First Lady of Mexico
- In office 7 September 1843 – 22 January 1844
- Preceded by: Inés García de López de Santa Anna
- Succeeded by: Dolores Tosta

Personal details
- Born: 20 January 1801 Tlaxcala, Viceroyalty of New Spain
- Died: 22 January 1844 (aged 43) Mexico City, Mexico
- Spouse: Valentín Canalizo

= Josefa Dávila =

First Lady of Mexico (1801–1844)

María Josefa Benita Dávila Ortega (20 January 1801 – 22 January 1844) was the wife of the twelfth President of Mexico, Valentín Canalizo she served as First Lady of Mexico for a few months between 1843 and 1844.

==Biography==
Dávila was born in Tlaxcala City on Tuesday, 20 January 1801, the daughter of José Manuel Dávila and Teresa Ortega.
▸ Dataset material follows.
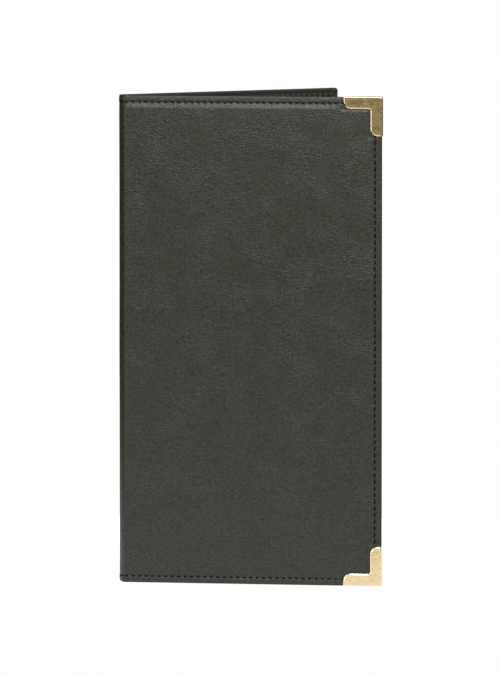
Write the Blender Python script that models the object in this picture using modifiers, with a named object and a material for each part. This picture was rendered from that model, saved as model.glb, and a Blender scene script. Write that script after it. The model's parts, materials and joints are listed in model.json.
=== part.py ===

On 30 November 1826, she married Valentín Canalizo in the Metropolitan Tabernacle of Puebla, a union from which Antonio (1828–1893) and Vicente Leocadio Canalizo Dávila (1832) were born. Dávila was by her husband's side in his successes and failures; she accompanied him to the capital when he took office as Substitute President (1843–44). A few months after Canalizo assumed her first term as Chief Executive and she as First Lady, Dávila became seriously ill and died in her private residence on Calle de Montealegre on 22 January 1844. Her body was transferred to the National Palace, where the people came to bid her last respects. Then a retinue, chaired by her husband, carried the coffin to the Los Angeles pantheon. As the wife of the acting president, she was buried with great pomp. Just two days before her death, she Josefa had just turned forty-three years of age. Her death was a severe blow to Canalizo, who would never remarry and survived her for six years.